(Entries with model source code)
Start

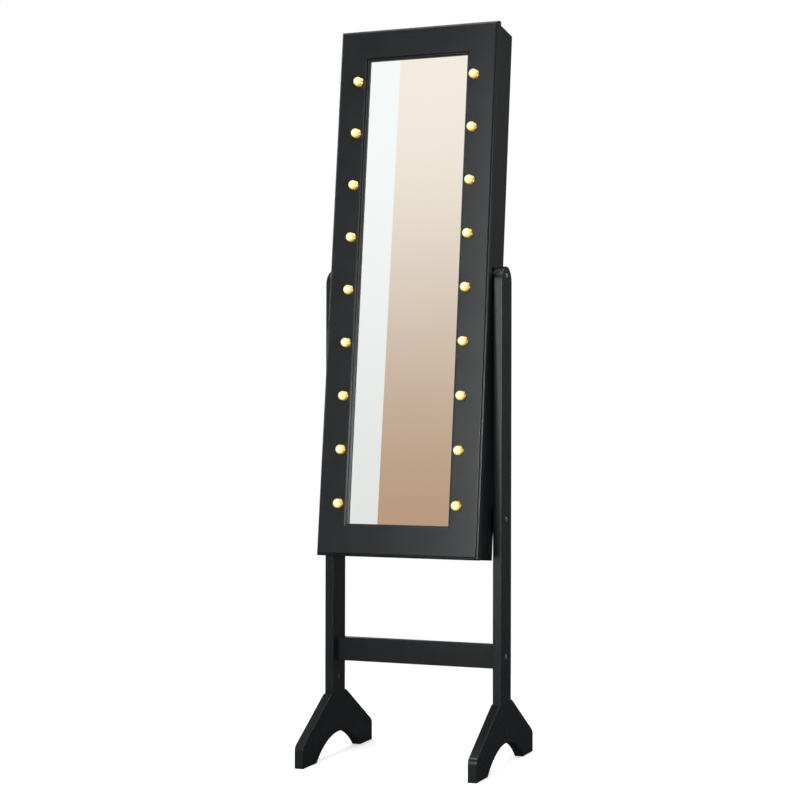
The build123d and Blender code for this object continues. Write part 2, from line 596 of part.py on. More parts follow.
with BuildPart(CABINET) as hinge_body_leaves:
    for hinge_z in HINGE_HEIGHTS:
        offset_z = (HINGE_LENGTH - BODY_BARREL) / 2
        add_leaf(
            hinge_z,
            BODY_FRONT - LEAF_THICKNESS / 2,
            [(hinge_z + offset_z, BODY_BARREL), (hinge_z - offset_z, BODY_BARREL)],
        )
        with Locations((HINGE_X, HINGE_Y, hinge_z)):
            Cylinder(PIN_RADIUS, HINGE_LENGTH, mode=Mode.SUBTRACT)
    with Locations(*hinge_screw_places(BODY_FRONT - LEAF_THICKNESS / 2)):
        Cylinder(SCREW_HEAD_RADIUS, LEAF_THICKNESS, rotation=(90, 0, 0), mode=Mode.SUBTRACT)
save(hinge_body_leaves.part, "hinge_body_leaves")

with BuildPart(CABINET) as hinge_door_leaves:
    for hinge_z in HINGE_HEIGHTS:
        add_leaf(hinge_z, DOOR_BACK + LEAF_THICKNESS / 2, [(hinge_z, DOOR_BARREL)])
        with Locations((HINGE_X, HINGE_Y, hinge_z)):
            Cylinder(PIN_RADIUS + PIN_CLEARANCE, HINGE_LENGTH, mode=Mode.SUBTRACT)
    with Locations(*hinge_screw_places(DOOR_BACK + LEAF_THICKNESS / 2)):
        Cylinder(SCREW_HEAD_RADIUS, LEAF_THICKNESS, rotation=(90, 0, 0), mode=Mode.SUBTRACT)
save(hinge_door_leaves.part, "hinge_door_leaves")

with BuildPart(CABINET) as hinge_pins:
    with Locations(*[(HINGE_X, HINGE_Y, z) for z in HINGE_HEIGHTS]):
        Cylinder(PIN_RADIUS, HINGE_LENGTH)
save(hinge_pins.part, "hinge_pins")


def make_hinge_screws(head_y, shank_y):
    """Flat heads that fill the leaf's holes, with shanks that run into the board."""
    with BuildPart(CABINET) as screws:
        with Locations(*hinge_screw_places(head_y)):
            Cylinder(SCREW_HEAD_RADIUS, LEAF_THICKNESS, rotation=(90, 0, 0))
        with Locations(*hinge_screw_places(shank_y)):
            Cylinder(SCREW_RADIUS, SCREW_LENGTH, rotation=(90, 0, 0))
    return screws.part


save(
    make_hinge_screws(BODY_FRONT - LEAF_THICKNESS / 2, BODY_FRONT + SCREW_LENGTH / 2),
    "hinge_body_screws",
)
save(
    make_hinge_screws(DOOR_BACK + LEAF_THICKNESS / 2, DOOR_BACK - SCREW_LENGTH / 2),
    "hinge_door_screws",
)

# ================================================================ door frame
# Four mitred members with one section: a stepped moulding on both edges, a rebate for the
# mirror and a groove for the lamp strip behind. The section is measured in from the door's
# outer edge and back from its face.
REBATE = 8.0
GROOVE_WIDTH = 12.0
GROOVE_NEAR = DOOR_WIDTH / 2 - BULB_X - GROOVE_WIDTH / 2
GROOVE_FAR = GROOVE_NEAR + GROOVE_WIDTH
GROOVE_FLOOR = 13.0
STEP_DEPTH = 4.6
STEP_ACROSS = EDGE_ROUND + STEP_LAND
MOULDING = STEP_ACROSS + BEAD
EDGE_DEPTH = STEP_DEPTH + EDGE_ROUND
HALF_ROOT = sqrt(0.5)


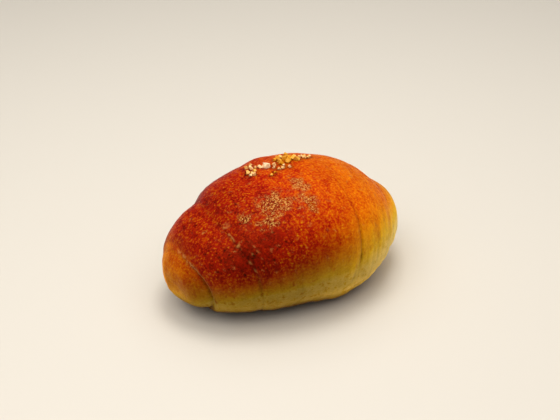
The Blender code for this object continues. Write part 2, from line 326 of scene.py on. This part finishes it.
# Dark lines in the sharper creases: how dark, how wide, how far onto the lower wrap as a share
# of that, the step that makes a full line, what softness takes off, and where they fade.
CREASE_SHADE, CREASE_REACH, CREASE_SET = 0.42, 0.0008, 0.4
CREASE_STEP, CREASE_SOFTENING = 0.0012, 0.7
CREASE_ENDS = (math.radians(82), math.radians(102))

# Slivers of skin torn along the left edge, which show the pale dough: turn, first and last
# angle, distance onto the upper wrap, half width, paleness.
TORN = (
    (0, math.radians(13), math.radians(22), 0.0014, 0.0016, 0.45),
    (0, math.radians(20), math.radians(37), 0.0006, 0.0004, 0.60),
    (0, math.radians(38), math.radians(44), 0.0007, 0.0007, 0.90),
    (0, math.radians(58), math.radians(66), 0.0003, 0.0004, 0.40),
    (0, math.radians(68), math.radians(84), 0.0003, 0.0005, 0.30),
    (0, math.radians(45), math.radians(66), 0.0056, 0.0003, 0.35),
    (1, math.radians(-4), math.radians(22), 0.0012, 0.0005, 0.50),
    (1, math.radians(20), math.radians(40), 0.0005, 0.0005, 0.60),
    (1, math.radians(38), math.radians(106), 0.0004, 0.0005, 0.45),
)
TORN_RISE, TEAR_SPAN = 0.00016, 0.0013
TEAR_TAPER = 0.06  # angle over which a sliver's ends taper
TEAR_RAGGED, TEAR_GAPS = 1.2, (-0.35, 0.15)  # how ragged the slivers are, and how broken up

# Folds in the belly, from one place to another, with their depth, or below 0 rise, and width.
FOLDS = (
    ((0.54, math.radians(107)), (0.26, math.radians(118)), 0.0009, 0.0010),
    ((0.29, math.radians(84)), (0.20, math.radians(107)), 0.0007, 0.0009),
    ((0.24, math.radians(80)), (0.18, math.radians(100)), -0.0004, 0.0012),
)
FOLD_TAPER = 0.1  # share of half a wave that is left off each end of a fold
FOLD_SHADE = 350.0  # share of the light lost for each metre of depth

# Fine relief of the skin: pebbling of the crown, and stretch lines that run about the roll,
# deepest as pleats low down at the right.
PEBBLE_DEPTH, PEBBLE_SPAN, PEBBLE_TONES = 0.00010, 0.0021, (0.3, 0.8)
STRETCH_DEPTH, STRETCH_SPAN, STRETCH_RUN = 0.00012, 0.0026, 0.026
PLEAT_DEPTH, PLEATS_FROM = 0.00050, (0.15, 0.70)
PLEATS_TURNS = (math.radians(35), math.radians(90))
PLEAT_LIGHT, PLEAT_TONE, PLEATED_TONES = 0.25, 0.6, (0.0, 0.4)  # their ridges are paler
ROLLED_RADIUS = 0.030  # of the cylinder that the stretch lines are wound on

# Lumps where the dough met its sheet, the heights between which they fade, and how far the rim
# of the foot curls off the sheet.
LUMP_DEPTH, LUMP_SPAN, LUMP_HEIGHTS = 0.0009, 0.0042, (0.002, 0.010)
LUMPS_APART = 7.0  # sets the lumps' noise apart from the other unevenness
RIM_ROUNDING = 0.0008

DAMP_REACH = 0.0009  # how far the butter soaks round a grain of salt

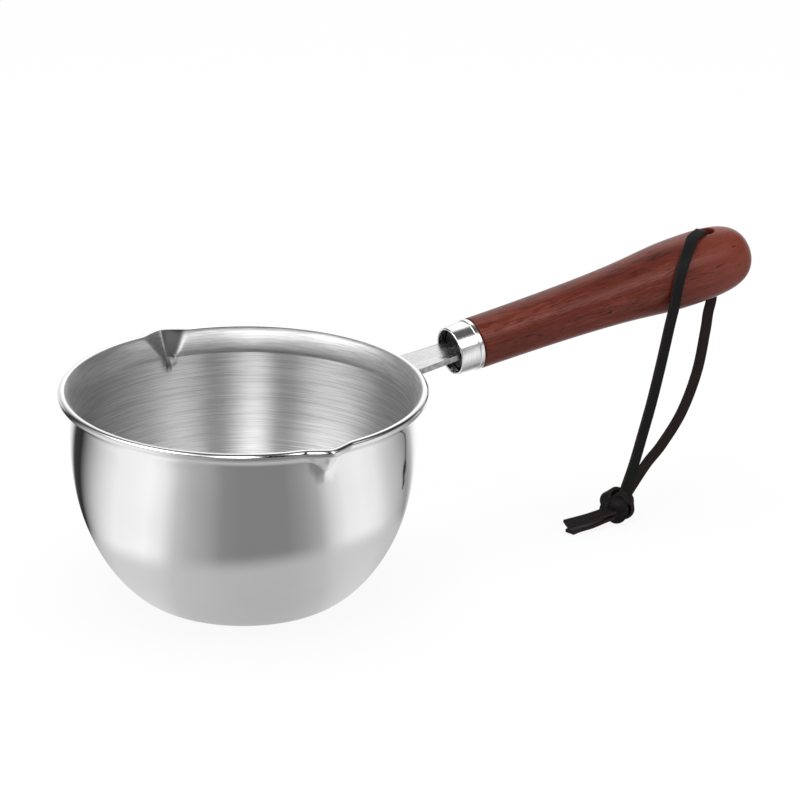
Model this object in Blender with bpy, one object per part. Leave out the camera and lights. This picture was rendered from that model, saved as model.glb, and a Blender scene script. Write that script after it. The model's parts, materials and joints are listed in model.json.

End

**What to work on**
Reproduce each line of the material above precisely.

**Task solution**
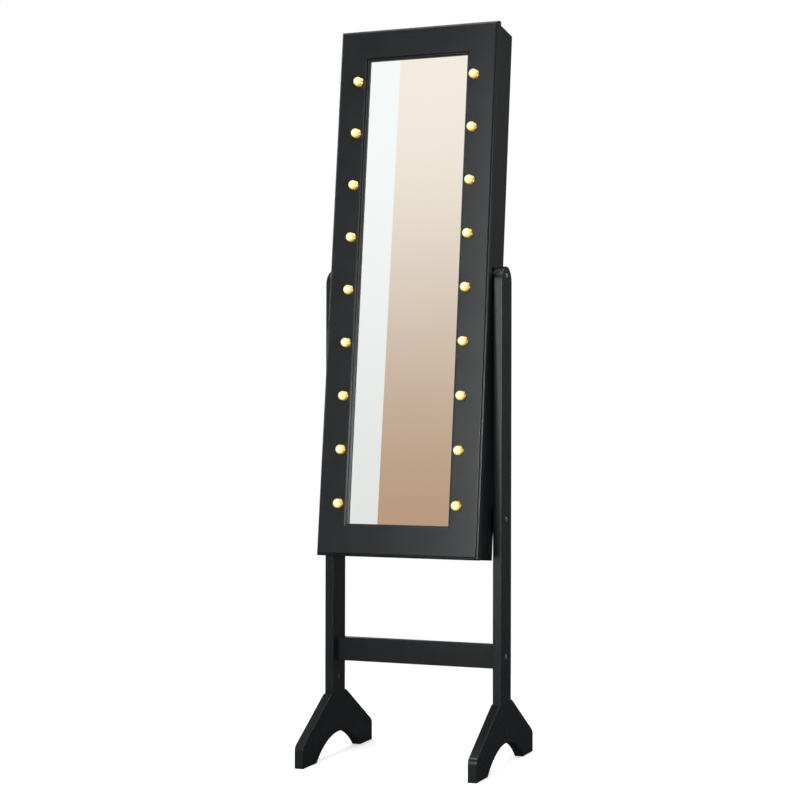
The build123d and Blender code for this object continues. Write part 2, from line 596 of part.py on. More parts follow.
with BuildPart(CABINET) as hinge_body_leaves:
    for hinge_z in HINGE_HEIGHTS:
        offset_z = (HINGE_LENGTH - BODY_BARREL) / 2
        add_leaf(
            hinge_z,
            BODY_FRONT - LEAF_THICKNESS / 2,
            [(hinge_z + offset_z, BODY_BARREL), (hinge_z - offset_z, BODY_BARREL)],
        )
        with Locations((HINGE_X, HINGE_Y, hinge_z)):
            Cylinder(PIN_RADIUS, HINGE_LENGTH, mode=Mode.SUBTRACT)
    with Locations(*hinge_screw_places(BODY_FRONT - LEAF_THICKNESS / 2)):
        Cylinder(SCREW_HEAD_RADIUS, LEAF_THICKNESS, rotation=(90, 0, 0), mode=Mode.SUBTRACT)
save(hinge_body_leaves.part, "hinge_body_leaves")

with BuildPart(CABINET) as hinge_door_leaves:
    for hinge_z in HINGE_HEIGHTS:
        add_leaf(hinge_z, DOOR_BACK + LEAF_THICKNESS / 2, [(hinge_z, DOOR_BARREL)])
        with Locations((HINGE_X, HINGE_Y, hinge_z)):
            Cylinder(PIN_RADIUS + PIN_CLEARANCE, HINGE_LENGTH, mode=Mode.SUBTRACT)
    with Locations(*hinge_screw_places(DOOR_BACK + LEAF_THICKNESS / 2)):
        Cylinder(SCREW_HEAD_RADIUS, LEAF_THICKNESS, rotation=(90, 0, 0), mode=Mode.SUBTRACT)
save(hinge_door_leaves.part, "hinge_door_leaves")

with BuildPart(CABINET) as hinge_pins:
    with Locations(*[(HINGE_X, HINGE_Y, z) for z in HINGE_HEIGHTS]):
        Cylinder(PIN_RADIUS, HINGE_LENGTH)
save(hinge_pins.part, "hinge_pins")


def make_hinge_screws(head_y, shank_y):
    """Flat heads that fill the leaf's holes, with shanks that run into the board."""
    with BuildPart(CABINET) as screws:
        with Locations(*hinge_screw_places(head_y)):
            Cylinder(SCREW_HEAD_RADIUS, LEAF_THICKNESS, rotation=(90, 0, 0))
        with Locations(*hinge_screw_places(shank_y)):
            Cylinder(SCREW_RADIUS, SCREW_LENGTH, rotation=(90, 0, 0))
    return screws.part


save(
    make_hinge_screws(BODY_FRONT - LEAF_THICKNESS / 2, BODY_FRONT + SCREW_LENGTH / 2),
    "hinge_body_screws",
)
save(
    make_hinge_screws(DOOR_BACK + LEAF_THICKNESS / 2, DOOR_BACK - SCREW_LENGTH / 2),
    "hinge_door_screws",
)

# ================================================================ door frame
# Four mitred members with one section: a stepped moulding on both edges, a rebate for the
# mirror and a groove for the lamp strip behind. The section is measured in from the door's
# outer edge and back from its face.
REBATE = 8.0
GROOVE_WIDTH = 12.0
GROOVE_NEAR = DOOR_WIDTH / 2 - BULB_X - GROOVE_WIDTH / 2
GROOVE_FAR = GROOVE_NEAR + GROOVE_WIDTH
GROOVE_FLOOR = 13.0
STEP_DEPTH = 4.6
STEP_ACROSS = EDGE_ROUND + STEP_LAND
MOULDING = STEP_ACROSS + BEAD
EDGE_DEPTH = STEP_DEPTH + EDGE_ROUND
HALF_ROOT = sqrt(0.5)


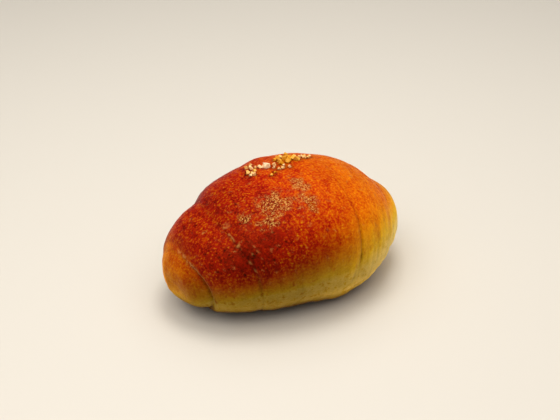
The Blender code for this object continues. Write part 2, from line 326 of scene.py on. This part finishes it.
# Dark lines in the sharper creases: how dark, how wide, how far onto the lower wrap as a share
# of that, the step that makes a full line, what softness takes off, and where they fade.
CREASE_SHADE, CREASE_REACH, CREASE_SET = 0.42, 0.0008, 0.4
CREASE_STEP, CREASE_SOFTENING = 0.0012, 0.7
CREASE_ENDS = (math.radians(82), math.radians(102))

# Slivers of skin torn along the left edge, which show the pale dough: turn, first and last
# angle, distance onto the upper wrap, half width, paleness.
TORN = (
    (0, math.radians(13), math.radians(22), 0.0014, 0.0016, 0.45),
    (0, math.radians(20), math.radians(37), 0.0006, 0.0004, 0.60),
    (0, math.radians(38), math.radians(44), 0.0007, 0.0007, 0.90),
    (0, math.radians(58), math.radians(66), 0.0003, 0.0004, 0.40),
    (0, math.radians(68), math.radians(84), 0.0003, 0.0005, 0.30),
    (0, math.radians(45), math.radians(66), 0.0056, 0.0003, 0.35),
    (1, math.radians(-4), math.radians(22), 0.0012, 0.0005, 0.50),
    (1, math.radians(20), math.radians(40), 0.0005, 0.0005, 0.60),
    (1, math.radians(38), math.radians(106), 0.0004, 0.0005, 0.45),
)
TORN_RISE, TEAR_SPAN = 0.00016, 0.0013
TEAR_TAPER = 0.06  # angle over which a sliver's ends taper
TEAR_RAGGED, TEAR_GAPS = 1.2, (-0.35, 0.15)  # how ragged the slivers are, and how broken up

# Folds in the belly, from one place to another, with their depth, or below 0 rise, and width.
FOLDS = (
    ((0.54, math.radians(107)), (0.26, math.radians(118)), 0.0009, 0.0010),
    ((0.29, math.radians(84)), (0.20, math.radians(107)), 0.0007, 0.0009),
    ((0.24, math.radians(80)), (0.18, math.radians(100)), -0.0004, 0.0012),
)
FOLD_TAPER = 0.1  # share of half a wave that is left off each end of a fold
FOLD_SHADE = 350.0  # share of the light lost for each metre of depth

# Fine relief of the skin: pebbling of the crown, and stretch lines that run about the roll,
# deepest as pleats low down at the right.
PEBBLE_DEPTH, PEBBLE_SPAN, PEBBLE_TONES = 0.00010, 0.0021, (0.3, 0.8)
STRETCH_DEPTH, STRETCH_SPAN, STRETCH_RUN = 0.00012, 0.0026, 0.026
PLEAT_DEPTH, PLEATS_FROM = 0.00050, (0.15, 0.70)
PLEATS_TURNS = (math.radians(35), math.radians(90))
PLEAT_LIGHT, PLEAT_TONE, PLEATED_TONES = 0.25, 0.6, (0.0, 0.4)  # their ridges are paler
ROLLED_RADIUS = 0.030  # of the cylinder that the stretch lines are wound on

# Lumps where the dough met its sheet, the heights between which they fade, and how far the rim
# of the foot curls off the sheet.
LUMP_DEPTH, LUMP_SPAN, LUMP_HEIGHTS = 0.0009, 0.0042, (0.002, 0.010)
LUMPS_APART = 7.0  # sets the lumps' noise apart from the other unevenness
RIM_ROUNDING = 0.0008

DAMP_REACH = 0.0009  # how far the butter soaks round a grain of salt

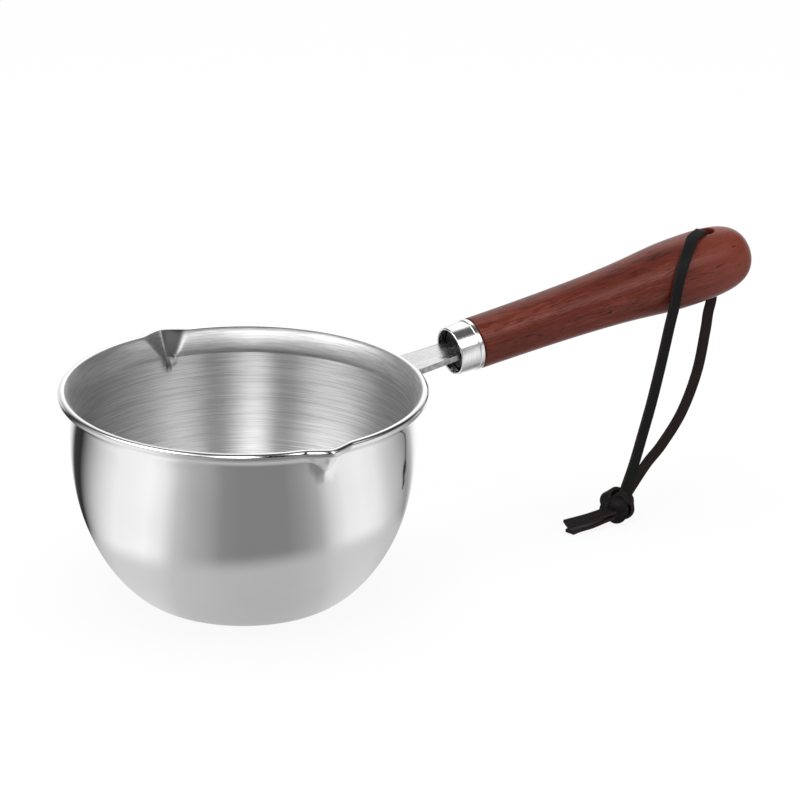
Model this object in Blender with bpy, one object per part. Leave out the camera and lights. This picture was rendered from that model, saved as model.glb, and a Blender scene script. Write that script after it. The model's parts, materials and joints are listed in model.json.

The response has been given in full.